Rather than being valued based on previous financial performance, decacorns are mainly valued on the potential that these startups will experience rapid growth in the future. For investors, selecting which firms are likely to be successful is more of an art than a science, with the majority of early-stage startups failing to meet the lofty heights of a US$10 billion-plus valuation.
Data from Crunchbase illustrates the funding challenges faced by unicorns seeking to gain funding on their growth journey. Venture funding for the third quarter of 2022 reached US$81 billion, a fall of US$90 billion, or 53 percent, year on year. Perhaps most concerningly for unicorns, late-stage funding saw a dramatic 63 percent year-on-year collapse in investment.
“To some extent, the lower funding rounds we’re seeing in 2022 is a sign of market correction,” Poensgen adds. “There is still plenty of capital available, but unicorns and decacorns will need to demonstrate more revenues, real profitability potential and real growth to justify multibillion-dollar valuations.”
While unicorns will continue to transition into decacorns, Ockenfels expects the bar to be much higher going forward. “As public market comparables such as revenue have significantly decreased, companies need to show much higher absolute revenues to get the same valuation they used to get previously,” he explains.
Even in the most volatile economic times, startups with strong fundamentals can take the opportunity to outcompete competition and consolidate markets, says Ockenfels. But for other companies that don’t manage to take the lead in their industry early on, it’s likely to be far more difficult to fundraise and scale their businesses.
“In the short-term, the market for late-stage and pre-initial public offering (IPO) financings has pretty much collapsed and come to a halt. Investors are figuring out what the ‘new normal’ is and are waiting to deploy funds,” he adds.
“Although low interest rates have ended, the unbelievable pace of technological innovation continues. Some of those innovations will create the great companies of tomorrow.”
- Matthew Rhodes-Kropf
Startups in the technology space are uniquely at risk from the decline in funding, as they often require extremely large amounts of money to build their product or solution, as well as hire skilled staff who are in high demand. In practice, these types of startups will need to raise funding from several investors on their journey to become a decacorn, which will be increasingly difficult going forward.
For Matthew Rhodes-Kropf, Senior Lecturer at the MIT Sloan School of Management, the immense demand for technology across the world will still drive the growth of unicorns and decacorns. “Although low interest rates have ended, the unbelievable pace of technological innovation continues. Some of those innovations will create the great companies of tomorrow,” he says.

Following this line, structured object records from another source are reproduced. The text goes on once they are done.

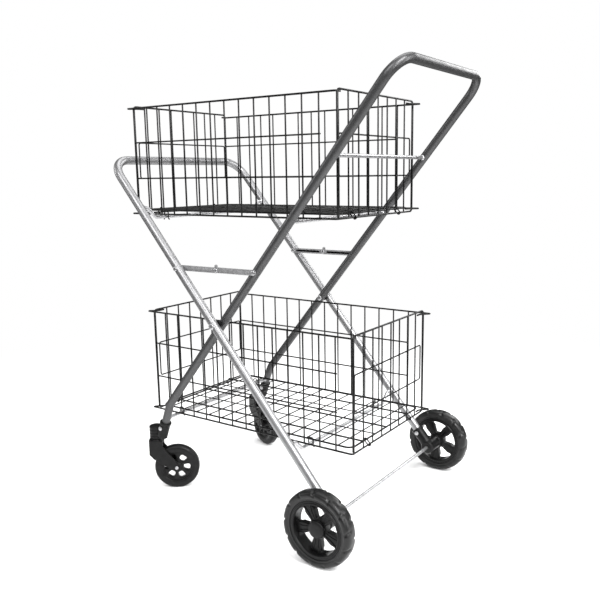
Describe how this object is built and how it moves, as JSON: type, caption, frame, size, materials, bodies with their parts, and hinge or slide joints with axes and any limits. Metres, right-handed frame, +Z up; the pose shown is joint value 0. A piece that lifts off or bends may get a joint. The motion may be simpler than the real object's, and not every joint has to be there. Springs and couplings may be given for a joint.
{
  "type": "folding shopping trolley",
  "caption": "Folding two-tier shopping trolley: crossed tube frames hinged at the middle, two wire baskets, spoked rear wheels and swivel front casters.",
  "frame": {"origin": "on the ground, midway between the two sides and below the middle of the trolley's whole length", "axes": "+X to the rear, where the handle is; +Y to the right-hand side of someone who stands behind it and faces the front (-X); +Z up"},
  "size_m": [0.738, 0.578, 0.9532],
  "materials": {
    "dark_frame_paint": "satin textured grey",
    "light_frame_paint": "satin silver grey",
    "zinc": "bright zinc plate",
    "stay_steel": "dull dark plated steel",
    "black_wire": "semi-gloss black coating",
    "black_plastic": "moulded satin black",
    "tyre_rubber": "matte black",
    "caster_rubber": "matte black"
  },
  "bodies": {
    "wheel_frame": {"wheel_frame_tube": "light_frame_paint", "upper_front_rod": "zinc", "lower_rear_rod": "zinc", "rear_axle": "zinc", "axle_bracket_left": "black_plastic", "bracket_rivet_left": "zinc", "frame_pivot_pin_left": "zinc", "pivot_spacer_left": "black_plastic", "stay_pivot_rivet_left": "zinc", "axle_bracket_right": "black_plastic", "bracket_rivet_right": "zinc", "frame_pivot_pin_right": "zinc", "pivot_spacer_right": "black_plastic", "stay_pivot_rivet_right": "zinc"},
    "handle_frame": {"handle_frame_tube": "dark_frame_paint", "back_rest_rod": "zinc", "upper_rear_rod": "zinc", "lower_front_rod": "zinc", "caster_socket_left": "black_plastic", "socket_rivet_left": "zinc", "caster_socket_right": "black_plastic", "socket_rivet_right": "zinc"},
    "front_stay_left": {"front_stay_left": "stay_steel", "stay_knee_rivet_left": "zinc"},
    "rear_stay_left": {"rear_stay_left": "stay_steel", "stay_end_rivet_left": "zinc"},
    "front_stay_right": {"front_stay_right": "stay_steel", "stay_knee_rivet_right": "zinc"},
    "rear_stay_right": {"rear_stay_right": "stay_steel", "stay_end_rivet_right": "zinc"},
    "rear_wheel_left": {"rear_wheel_left": "black_plastic", "rear_tyre_left": "tyre_rubber", "hub_cap_left": "black_plastic"},
    "caster_fork_left": {"caster_fork_left": "black_plastic", "caster_stem_left": "zinc", "caster_bolt_left": "zinc"},
    "caster_wheel_left": {"caster_wheel_left": "caster_rubber"},
    "rear_wheel_right": {"rear_wheel_right": "black_plastic", "rear_tyre_right": "tyre_rubber", "hub_cap_right": "black_plastic"},
    "caster_fork_right": {"caster_fork_right": "black_plastic", "caster_stem_right": "zinc", "caster_bolt_right": "zinc"},
    "caster_wheel_right": {"caster_wheel_right": "caster_rubber"},
    "upper_basket": {"upper_basket_left_wall": "black_wire", "upper_basket_right_wall": "black_wire", "upper_basket_front_wall": "black_wire", "upper_basket_rear_wall": "black_wire", "upper_basket_floor": "black_wire"},
    "lower_basket": {"lower_basket_left_wall": "black_wire", "lower_basket_right_wall": "black_wire", "lower_basket_front_wall": "black_wire", "lower_basket_rear_wall": "black_wire", "lower_basket_floor": "black_wire"}
  },
  "joints": [
    {"name": "frame_fold", "type": "hinge", "parent": "wheel_frame", "child": "handle_frame", "pos_m": [-0.06244, 0, 0.43], "axis": [0, -1, 0], "range_deg": [0, 52], "deforming": ["upper_basket_left_wall", "upper_basket_right_wall", "upper_basket_front_wall", "upper_basket_rear_wall", "upper_basket_floor", "lower_basket_left_wall", "lower_basket_right_wall", "lower_basket_front_wall", "lower_basket_rear_wall", "lower_basket_floor"]},
    {"name": "front_stay_fold_left", "type": "hinge", "parent": "wheel_frame", "child": "front_stay_left", "pos_m": [-0.1612, -0.2043, 0.54686], "axis": [0, -1, 0], "range_deg": [0, 95.12]},
    {"name": "rear_stay_fold_left", "type": "hinge", "parent": "front_stay_left", "child": "rear_stay_left", "pos_m": [-0.06326, -0.2043, 0.54754], "axis": [0, -1, 0], "range_deg": [-137.24, 0]},
    {"name": "front_stay_fold_right", "type": "hinge", "parent": "wheel_frame", "child": "front_stay_right", "pos_m": [-0.1612, 0.2043, 0.54686], "axis": [0, -1, 0], "range_deg": [0, 95.12]},
    {"name": "rear_stay_fold_right", "type": "hinge", "parent": "front_stay_right", "child": "rear_stay_right", "pos_m": [-0.06326, 0.2043, 0.54754], "axis": [0, -1, 0], "range_deg": [-137.24, 0]},
    {"name": "rear_wheel_spin_left", "type": "hinge", "parent": "wheel_frame", "child": "rear_wheel_left", "pos_m": [0.23587, -0.273, 0.077], "axis": [0, 1, 0], "continuous": true},
    {"name": "rear_wheel_spin_right", "type": "hinge", "parent": "wheel_frame", "child": "rear_wheel_right", "pos_m": [0.23587, 0.273, 0.077], "axis": [0, 1, 0], "continuous": true},
    {"name": "caster_swivel_left", "type": "hinge", "parent": "handle_frame", "child": "caster_fork_left", "pos_m": [-0.28844, -0.1915, 0.127], "axis": [0, 0, 1], "continuous": true},
    {"name": "caster_wheel_spin_left", "type": "hinge", "parent": "caster_fork_left", "child": "caster_wheel_left", "pos_m": [-0.25141, -0.16256, 0.053], "axis": [-0.6157, 0.788, 0], "continuous": true},
    {"name": "caster_swivel_right", "type": "hinge", "parent": "handle_frame", "child": "caster_fork_right", "pos_m": [-0.28844, 0.1915, 0.127], "axis": [0, 0, 1], "continuous": true},
    {"name": "caster_wheel_spin_right", "type": "hinge", "parent": "caster_fork_right", "child": "caster_wheel_right", "pos_m": [-0.24428, 0.17542, 0.053], "axis": [0.342, 0.9397, 0], "continuous": true},
    {"name": "upper_basket_lift", "type": "slide", "parent": "wheel_frame", "child": "upper_basket", "axis": [0, 0, 1], "range_m": [0, 0.32]},
    {"name": "lower_basket_slide", "type": "slide", "parent": "wheel_frame", "child": "lower_basket", "axis": [0.98, 0, 0.199], "range_m": [0, 0.62]}
  ],
  "couplings": [
    {"joint": "front_stay_fold_left", "follows": "frame_fold", "ratio": 1.81},
    {"joint": "rear_stay_fold_left", "follows": "frame_fold", "ratio": -2.62},
    {"joint": "front_stay_fold_right", "follows": "frame_fold", "ratio": 1.81},
    {"joint": "rear_stay_fold_right", "follows": "frame_fold", "ratio": -2.62}
  ]
}
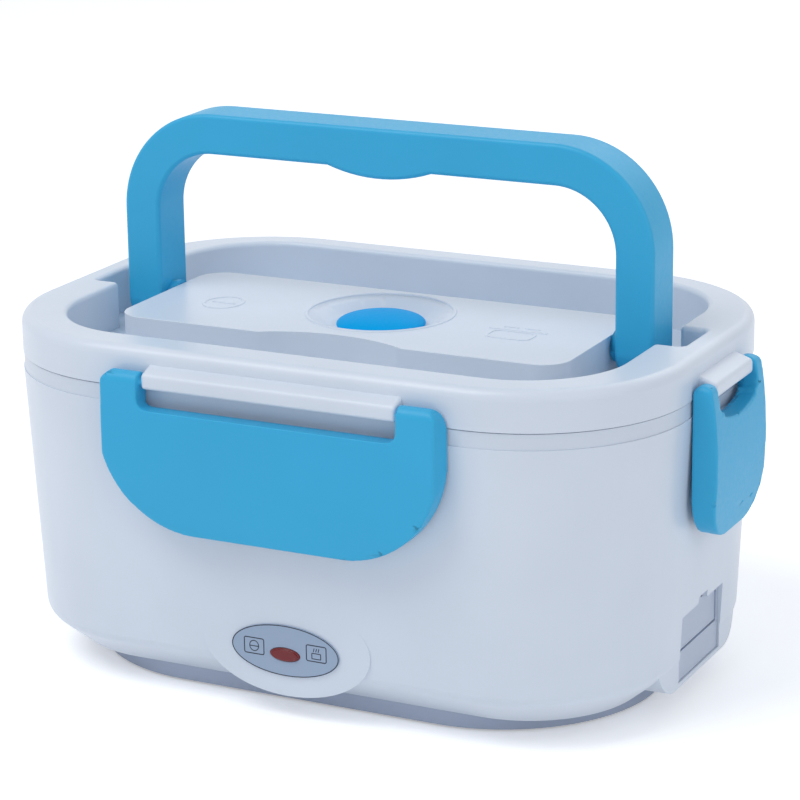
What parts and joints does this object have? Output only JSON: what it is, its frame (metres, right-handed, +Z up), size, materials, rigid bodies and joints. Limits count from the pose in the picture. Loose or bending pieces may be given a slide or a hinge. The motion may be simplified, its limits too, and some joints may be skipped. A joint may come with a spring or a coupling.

Since Facebook, now Meta, became the first decacorn in 2017, dozens upon dozens of these mammoth firms have entered this exclusive club, with around 30 unicorns transitioning to decacorns in 2021 alone. The next few years may be tough for unicorns that have aggressive growth ambitions, with funding becoming increasingly scarce and hard to obtain. But in the fast-moving investment world, nothing lasts forever.
“Currently, we are in a tougher environment to get funding – so yes, today it is more difficult for unicorns to get funded,” Rhodes-Kropf concludes, “but just like all waves and troughs of investing, this too will end.”